No entanto, sua forma de viver e de agir feriu frontalmente os interesses do
império e da religião estabelecida que controlava o povo em nome de Deus. Jesus
mostrou que o Deus, a quem ele chamava de Paizinho é totalmente diferente do
deus do poder político e do templo. Foi, então, normal que os poderosos
políticos e religiosos da época se unissem. E Jesus foi condenado tanto pelo tribunal
do governador Pilatos, quanto pelo sinédrio do sacerdote Caifaz. Ele assumiu
isso como profeta e mártir – para transformar a realidade a partir de baixo.

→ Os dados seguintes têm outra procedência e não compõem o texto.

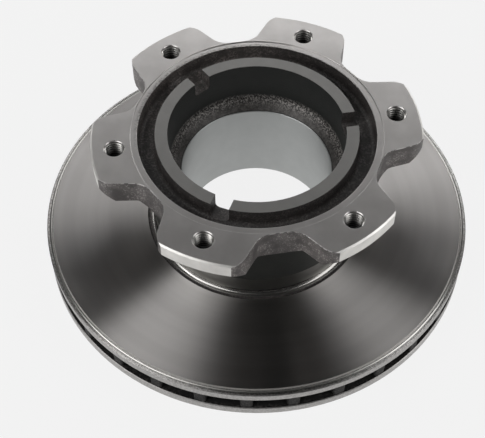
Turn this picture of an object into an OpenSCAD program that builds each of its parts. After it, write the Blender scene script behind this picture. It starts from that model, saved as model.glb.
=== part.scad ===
// Ventilated brake disc, one iron casting turned on its working faces. Sizes in millimetres.
// The axis is Z. The lower friction face lies on z = 0 and the mounting face of the lugs looks up.

/* [Friction ring] */
// outside diameter of the ring
disc_d = 290; // [270:1:330]
// thickness over the two friction faces
disc_t = 26; // [23:0.5:34]
// height of the air gap between the plates
vent_h = 10.4; // [7:0.1:13]
// inside diameter of the upper friction face
face_inner_d = 150.4; // [150:0.1:170]
// width of the relieved edge outside each friction face
edge_w = 4.3; // [2:0.1:8]
// depth of the relieved edge below its friction face
edge_step = 1; // [0.4:0.1:2]
// width of the slope that leads down to the relieved edge
edge_slope_w = 0.8; // [0.2:0.1:1.6]
// chamfer at the corners of the rim
rim_chamfer = 0.6; // [0.2:0.1:1.5]
// inside diameter of the lower plate, where the cooling air enters
inlet_d = 166; // [156:1:180]
// number of vanes between the plates
vanes = 30; // [24:1:40]
// thickness of a vane
vane_w = 8.4; // [5:0.1:9]
// distance from the rim to the outer ends of the vanes
vane_setback = 0.8; // [0.5:0.1:8]
// radius of the two corners at the outer end of a vane
vane_corner = 2; // [0.5:0.1:2.4]

/* [Neck] */
// overall height from the lower friction face to the mounting face
total_h = 107.6; // [95:0.1:120]
// diameter of the turned lower part of the neck
neck_d = 139.6; // [134:0.1:139.8]
// diameter of the cast upper part of the neck
neck_cast_d = 141; // [140:0.1:146]
// height from the upper friction face to the top of the turned part
neck_turned_h = 16; // [10:0.5:24]
// diameter of the turned centre bore
bore_d = 99; // [90:0.1:108]
// chamfer at both ends of the bore
bore_chamfer = 0.6; // [0.2:0.1:2]
// height from the lower friction face to the lower end of the neck
neck_foot_z = 9; // [2:0.1:12]
// radius between the neck and the upper plate
foot_fillet = 2.7; // [1.5:0.1:3]
// diameter at which the sloped head of the neck meets the underside of the flange
head_d = 171; // [166:0.5:178]
// width of the relief groove beside the friction face
relief_w = 2.3; // [1.8:0.1:2.6]
// depth of the relief groove
relief_depth = 1.4; // [0.6:0.1:1.7]

/* [Flange] */
// number of lugs
lugs = 6; // [5:1:7]
// diameter over the turned lug tips
lug_circle_d = 212.3; // [206:0.1:230]
// diameter of the circle through the valley floors between the lugs
valley_d = 162.8; // [160:0.1:172]
// width of a lug across the corners of its tip
lug_tip_w = 53.8; // [46:0.1:58]
// angle by which each flank widens towards the centre
flank_angle = 7.6; // [4:0.1:12]
// radius in the valley corners
valley_fillet = 14; // [6:0.5:18]
// radius of the cast corners of a lug
lug_corner = 13; // [8:0.1:14]
// metal turned off the cast end of a lug
tip_stock = 1; // [0.4:0.1:2]
// thickness of the flange
flange_t = 17.4; // [15:0.1:20]
// height of the turned face at a lug tip, above the sloped underside
lug_tip_h = 9.8; // [5:0.1:12]
// chamfer around the turned top of a lug tip
lug_chamfer = 1.1; // [0.3:0.1:2]

/* [Centring ring and groove] */
// outside diameter of the centring ring
ring_outer_d = 130.6; // [126:0.1:134]
// inside diameter of the centring ring
ring_inner_d = 114.4; // [110:0.1:118]
// outside diameter of the groove around the ring
groove_outer_d = 153.2; // [146:0.1:158]
// depth of the groove
groove_depth = 12; // [6:0.5:13]
// radius along the floor of the groove
groove_fillet = 3; // [1:0.1:4.5]
// depth from the mounting face to the foot of the pocket wall inside the ring
pocket_depth = 29.5; // [20:0.5:40]
// height of the cast slope between the pocket wall and the bore
shoulder_h = 6.4; // [3:0.1:10]
// radius between that slope and the pocket wall
pocket_fillet = 4; // [1:0.1:6]
// number of notches in the ring
notches = 3; // [2:1:6]
// width of a notch
notch_w = 12.1; // [6:0.1:18]
// depth of a notch below the mounting face
notch_depth = 11.4; // [6:0.1:11.6]
// radius in the lower corners of a notch
notch_fillet = 2.6; // [1:0.1:3]
// diameter of the lowered band of the flange face, around the groove
band_d = 161.6; // [158:0.1:162]
// depth by which that band lies below the mounting face
band_depth = 0.4; // [0.2:0.1:1]

/* [Bolt holes] */
// diameter of the bolt circle
bolt_circle_d = 182.5; // [178:0.1:188]
// core diameter of a threaded hole
bolt_hole_d = 12.4; // [8:0.1:14]
// chamfer at the mouth of a hole
bolt_chamfer = 0.5; // [0.3:0.1:1.5]

/* [Hidden] */
$fn = 128;
over = 1;
arc_steps = 10;
iron = [0.55, 0.55, 0.54];

disc_r = disc_d / 2;
face_r = disc_r - edge_w;
plate_t = (disc_t - vent_h) / 2;
inlet_r = inlet_d / 2;
face_inner_r = face_inner_d / 2;
neck_r = neck_d / 2;
neck_cast_r = neck_cast_d / 2;
head_r = head_d / 2;
bore_r = bore_d / 2;
tip_r = lug_circle_d / 2;
cast_tip_r = tip_r + tip_stock;
flange_under = total_h - flange_t;
head_foot = flange_under - head_r + neck_cast_r;
tip_under = total_h - lug_tip_h;
tip_slope = flange_t - lug_tip_h;
ring_outer_r = ring_outer_d / 2;
ring_inner_r = ring_inner_d / 2;
groove_outer_r = groove_outer_d / 2;
groove_floor = total_h - groove_depth;
pocket_z = total_h - pocket_depth;
bolt_r = bolt_hole_d / 2;

// points of an arc from one angle to another
function arc(centre, r, from, to) = [
    for (i = [0 : arc_steps])
        centre + r * [cos(from + (to - from) * i / arc_steps), sin(from + (to - from) * i / arc_steps)]
];
function turned(points, a) = [
    for (p = points) [p[0] * cos(a) - p[1] * sin(a), p[0] * sin(a) + p[1] * cos(a)]
];
function mirrored(points) = [for (i = [len(points) - 1 : -1 : 0]) [points[i][0], -points[i][1]]];

// One half of a lug about the x axis: the valley fillet, then the cast corner of the tip.
// The flank passes through the tip corner and leans by flank_angle from the axis of the lug.
tip_half_angle = asin(lug_tip_w / 2 / tip_r);
flank_offset = tip_r * sin(tip_half_angle + flank_angle);
valley_r = valley_d / 2;
valley_turn = asin((flank_offset + valley_fillet) / (valley_r + valley_fillet)) - flank_angle;
valley_centre = (valley_r + valley_fillet) * [cos(valley_turn), sin(valley_turn)];
corner_turn = asin((flank_offset - lug_corner) / (cast_tip_r - lug_corner)) - flank_angle;
corner_centre = (cast_tip_r - lug_corner) * [cos(corner_turn), sin(corner_turn)];
tip_overshoot = (cast_tip_r + over) / cos(corner_turn) * [cos(corner_turn), sin(corner_turn)];
half_lug = concat(
    [tip_overshoot],
    arc(corner_centre, lug_corner, corner_turn, 90 - flank_angle),
    arc(valley_centre, valley_fillet, -90 - flank_angle, valley_turn - 180)
);
lug_outline = concat(mirrored(half_lug), half_lug);

// The plan of the casting: all lugs in a row around the axis.
module star() {
    polygon([for (k = [0 : lugs - 1]) each turned(lug_outline, k * 360 / lugs)]);
}

// One friction plate, lying face down on z = 0, from the given inner radius to the rim.
module plate(inner_r) {
    rotate_extrude()
        polygon([
            [inner_r, 0],
            [face_r, 0],
            [face_r + edge_slope_w, edge_step],
            [disc_r - rim_chamfer, edge_step],
            [disc_r, edge_step + rim_chamfer],
            [disc_r, plate_t - rim_chamfer],
            [disc_r - rim_chamfer, plate_t],
            [inner_r, plate_t]
        ]);
}

// One vane, from the air inlet to just inside the rim. The inner end is round, the outer one blunt.
module vane() {
    inner_end = inlet_r + vane_w / 2;
    outer_end = disc_r - vane_setback;
    corner_x = outer_end - vane_corner;
    corner_y = vane_w / 2 - vane_corner;
    translate([0, 0, plate_t - over])
        linear_extrude(vent_h + 2 * over) {
            translate([inner_end, -vane_w / 2])
                square([corner_x - inner_end, vane_w]);
            translate([corner_x - over, -corner_y])
                square([vane_corner + over, 2 * corner_y]);
            for (side = [-1, 1])
                translate([corner_x, side * corner_y])
                    circle(r = vane_corner);
            translate([inner_end, 0])
                circle(d = vane_w);
        }
}

// Both plates and the vanes between them. The upper plate starts inside the neck wall.
module friction_ring() {
    plate(inlet_r);
    translate([0, 0, disc_t])
        mirror([0, 0, 1])
            plate((bore_r + neck_r) / 2);
    for (k = [0 : vanes - 1])
        rotate((k + 0.5) * 360 / vanes)
            vane();
}

// The tube: a foot fillet on the upper plate, the turned part, then the thicker cast part.
module neck() {
    foot_centre = [neck_r + foot_fillet, disc_t + foot_fillet];
    turned_top = disc_t + neck_turned_h;
    rotate_extrude()
        polygon(concat(
            [
                [bore_r, neck_foot_z],
                [neck_r, neck_foot_z],
                [neck_r, disc_t - over],
                [neck_r + foot_fillet, disc_t - over]
            ],
            arc(foot_centre, foot_fillet, -90, -180),
            [
                [neck_r, turned_top],
                [neck_cast_r, turned_top + neck_cast_r - neck_r],
                [neck_cast_r, head_foot + over],
                [bore_r, head_foot + over]
            ]
        ));
}

// The flange and the sloped head under it, within the star outline. Top and lug tips are turned.
module flange() {
    intersection() {
        rotate_extrude()
            polygon([
                [bore_r, head_foot],
                [neck_cast_r, head_foot],
                [head_r, flange_under],
                [tip_r - tip_slope, flange_under],
                [tip_r, tip_under],
                [tip_r, total_h - lug_chamfer],
                [tip_r - lug_chamfer, total_h],
                [bore_r, total_h]
            ]);
        translate([0, 0, head_foot - over])
            linear_extrude(total_h - head_foot + 2 * over)
                star();
    }
}

// Everything turned out of the middle: the bore, the cast slope above it and the pocket.
module bore_and_pocket() {
    rise = atan(shoulder_h / (ring_inner_r - bore_r - bore_chamfer));
    fillet_z = pocket_z + pocket_fillet * (1 / cos(rise) - tan(rise));
    rotate_extrude()
        polygon(concat(
            [
                [0, neck_foot_z - over],
                [bore_r + bore_chamfer + over, neck_foot_z - over],
                [bore_r, neck_foot_z + bore_chamfer],
                [bore_r, pocket_z - shoulder_h - bore_chamfer],
                [bore_r + bore_chamfer, pocket_z - shoulder_h]
            ],
            arc([ring_inner_r - pocket_fillet, fillet_z], pocket_fillet, rise - 90, 0),
            [
                [ring_inner_r, total_h + over],
                [0, total_h + over]
            ]
        ));
}

// The groove around the centring ring, with a rounded floor.
module groove() {
    floor_z = groove_floor + groove_fillet;
    rotate_extrude()
        polygon(concat(
            arc([ring_outer_r + groove_fillet, floor_z], groove_fillet, 180, 270),
            arc([groove_outer_r - groove_fillet, floor_z], groove_fillet, 270, 360),
            [
                [groove_outer_r, total_h + over],
                [ring_outer_r, total_h + over]
            ]
        ));
}

// One notch through the centring ring, from inside the pocket to the middle of the groove.
module notch() {
    span = (ring_outer_r + groove_outer_r) / 2 - bore_r;
    translate([bore_r, 0, total_h - notch_depth])
        rotate([90, 0, 90])
            linear_extrude(span)
                polygon(concat(
                    arc([notch_fillet - notch_w / 2, notch_fillet], notch_fillet, 180, 270),
                    arc([notch_w / 2 - notch_fillet, notch_fillet], notch_fillet, 270, 360),
                    [
                        [notch_w / 2, notch_depth + over],
                        [-notch_w / 2, notch_depth + over]
                    ]
                ));
}

// The slightly lower band of the flange face between the groove and the lugs.
module lowered_band() {
    translate([0, 0, total_h - band_depth])
        difference() {
            cylinder(d = band_d, h = band_depth + over);
            translate([0, 0, -over])
                cylinder(r = (ring_outer_r + groove_outer_r) / 2, h = band_depth + 3 * over);
        }
}

// The relief groove between the neck fillet and the upper friction face.
module relief() {
    slope = relief_depth / 2;
    rotate_extrude()
        polygon([
            [face_inner_r - relief_w - slope, disc_t + over],
            [face_inner_r - relief_w, disc_t],
            [face_inner_r - relief_w + slope, disc_t - relief_depth],
            [face_inner_r - slope, disc_t - relief_depth],
            [face_inner_r, disc_t],
            [face_inner_r, disc_t + over]
        ]);
}

// One bolt hole right through the flange, with a chamfered mouth.
module bolt_hole() {
    translate([bolt_circle_d / 2, 0, 0]) {
        translate([0, 0, flange_under - over])
            cylinder(r = bolt_r, h = flange_t + 2 * over);
        translate([0, 0, total_h - bolt_chamfer])
            cylinder(r1 = bolt_r, r2 = bolt_r + bolt_chamfer + over, h = bolt_chamfer + over);
    }
}

module brake_disc() {
    color(iron)
        difference() {
            union() {
                friction_ring();
                neck();
                flange();
            }
            bore_and_pocket();
            groove();
            lowered_band();
            relief();
            for (k = [0 : notches - 1])
                rotate(k * 360 / notches)
                    notch();
            for (k = [0 : lugs - 1])
                rotate(k * 360 / lugs)
                    bolt_hole();
        }
}

brake_disc();
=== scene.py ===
import math

import bpy
from mathutils import Matrix, Vector


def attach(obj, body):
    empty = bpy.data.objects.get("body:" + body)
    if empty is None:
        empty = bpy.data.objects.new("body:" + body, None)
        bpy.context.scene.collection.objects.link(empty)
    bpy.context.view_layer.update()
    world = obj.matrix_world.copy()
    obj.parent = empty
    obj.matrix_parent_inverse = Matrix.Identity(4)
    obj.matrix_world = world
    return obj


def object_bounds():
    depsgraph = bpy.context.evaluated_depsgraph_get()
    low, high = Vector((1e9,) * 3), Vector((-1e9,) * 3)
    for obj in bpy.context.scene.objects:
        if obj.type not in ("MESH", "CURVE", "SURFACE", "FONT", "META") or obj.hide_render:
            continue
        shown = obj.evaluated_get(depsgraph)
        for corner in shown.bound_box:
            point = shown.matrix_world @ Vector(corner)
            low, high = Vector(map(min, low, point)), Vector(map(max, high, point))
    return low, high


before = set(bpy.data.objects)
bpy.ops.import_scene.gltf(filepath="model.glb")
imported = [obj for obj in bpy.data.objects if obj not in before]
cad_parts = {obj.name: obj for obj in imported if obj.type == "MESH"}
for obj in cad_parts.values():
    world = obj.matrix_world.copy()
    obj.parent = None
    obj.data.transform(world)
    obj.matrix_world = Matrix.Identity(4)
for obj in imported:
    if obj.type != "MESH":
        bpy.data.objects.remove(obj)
cad_box = [list(corner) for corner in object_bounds()]


# The casting. A vented brake disc is one piece of grey iron, poured in a sand mould that had a core
# for the vents. The skin that no tool has cut keeps the grain of the sand under a thin dark dip
# coat, so it looks brown-grey and pebbly, with bright specks where the blast has bared the iron.
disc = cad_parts["brake_disc"]

SAND_GRAIN = 1.3            # mm across, a little coarser than real moulding sand so that it shows
BLOTCH = 9.0                # mm, patches where the coat lies thicker or thinner
SPECK = 1.1                 # mm, spots that the blast has bared
CAST_SKIN = "#625F5E"
CAST_SKIN_LIGHT = "#787473"
BARE_IRON = "#C9C5C1"
SKIN_ROUNDING = 1.2         # mm, radius that a cast edge keeps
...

Assim, Jesus mostrou que Deus é Amor. Um amor tão absoluto que ama mesmo quem
não o ama e perdoa os próprios inimigos. Não é um Zeus grego a dominar o
universo, mas um Deus impotente e crucificado de dor com seu próprio filho que
assume em sua pessoa toda dor e sofrimento dos aflitos.
Essa
energia de solidariedade amorosa vinda da Cruz foi tão revolucionária que,
paradoxalmente, foi mais forte do que todo o ódio do mundo. Simbolicamente, os
evangelhos falam que o túmulo de Jesus apareceu vazio. Os evangelhos insistem
que ele apareceu no meio dos seus, frágil e ferido. Ainda com as chagas da
cruz, mas vivo e vitorioso. É um modo de dizer que o Espírito amoroso do Pai
deu a Jesus uma vida nova. A ressurreição não é uma sobrevivência depois da
morte e sim uma forma de vida nova para além da morte. Ela se manifesta na cruz
e na dor das pessoas que sofrem sem perder a esperança. Ninguém deve aceitar
passivamente as cruzes que o mundo impõe. No entanto, ao lutar para que não
haja mais cruz, podemos crer que a própria cruz abre um caminho novo de
esperança. É uma força revolucionária de apostar no melhor, mesmo quando se
vive o pior. Esse é o caminho pascal no qual o amor divino se manifesta onde
estiverem dois ou três reunidos no nome de Jesus.
Marcelo Barros, monge beneditino e teólogo católico é especializado em Bíblia e assessor nacional do Centro Ecumênico de Estudos Bíblicos, das comunidades eclesiais de base e de movimentos populares. É coordenador latino-americano da ASETT (Associação Ecumênica de Teólogos/as do Terceiro Mundo) e autor de 45 livros publicados no Brasil e em outros países.